As noted above, Union in the instant motion simultaneously seeks approval of its choice of lead counsel and liaison counsel—Pomerantz LLP ("Pomerantz") and Lite DePalma Greenberg, LLC ("LDG"), respectively. (D.E. No. 7-1 at 1). The Court finds that each of the Cendant factors falls in Union's favor. See 264 F.3d at 276. Therefore, the Court will approve Union's choice of counsel.
Union possesses the legal experience and sophistication to choose appropriate counsel and monitor counsel's performance. It is a large, established institutional investor that is experienced in securities class action litigation and that has its own in-house legal team. (D.E. No. 7-1 at 4-5 & 7-8). Although it did not specify the number of firms considered, Union described its process of selecting law firms for this type of matter in a level of detail adequate for this Court to conclude that Union's choice of counsel resulted from independent decision making. See In re Nice Sys., 188 F.R.D. at 223. Regarding chosen counsel's qualifications, Pomerantz specializes in securities class action litigation and maintains a successful practice in that area. (See D.E. No. 7, Ex. E at 1-5). Indeed, Pomerantz has served as lead counsel in numerous securities class actions and is qualified to serve as lead counsel in this matter. (See id.).

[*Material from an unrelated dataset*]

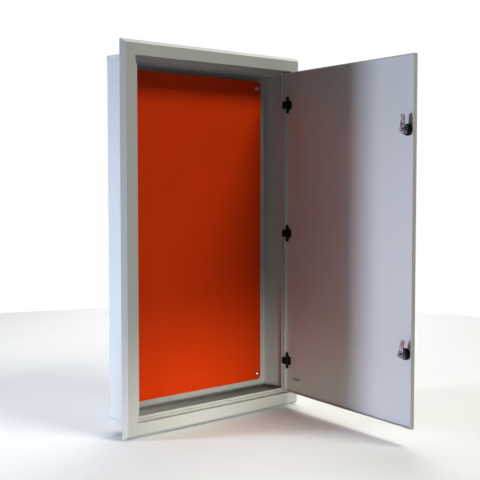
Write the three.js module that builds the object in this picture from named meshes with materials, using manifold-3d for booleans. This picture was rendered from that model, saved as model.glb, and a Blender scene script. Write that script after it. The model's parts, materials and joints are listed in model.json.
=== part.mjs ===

Similarly, LDG is experienced in class action litigation, is a frequent litigator in this District, and is otherwise qualified to serve as liaison counsel. (See generally D.E. No. 7, Ex. F). Regarding the retainer agreement Union submitted for in camera review, the Court at this juncture considers the fee arrangement reasonable. The reasonableness of the fee arrangement evidences that the retainer agreement was the product of serious negotiations by Union.
In sum, the Court concludes that Union's choice of counsel resulted from a good faith selection and negotiation process, counsel's retention arose from meaningful arms-length bargaining, and court interference is not necessary to protect the putative class's interests. See Cendant, 264 F.3d at 274, 276.
For the reasons above, Union's motion is GRANTED. An appropriate Order accompanies this Memorandum Opinion.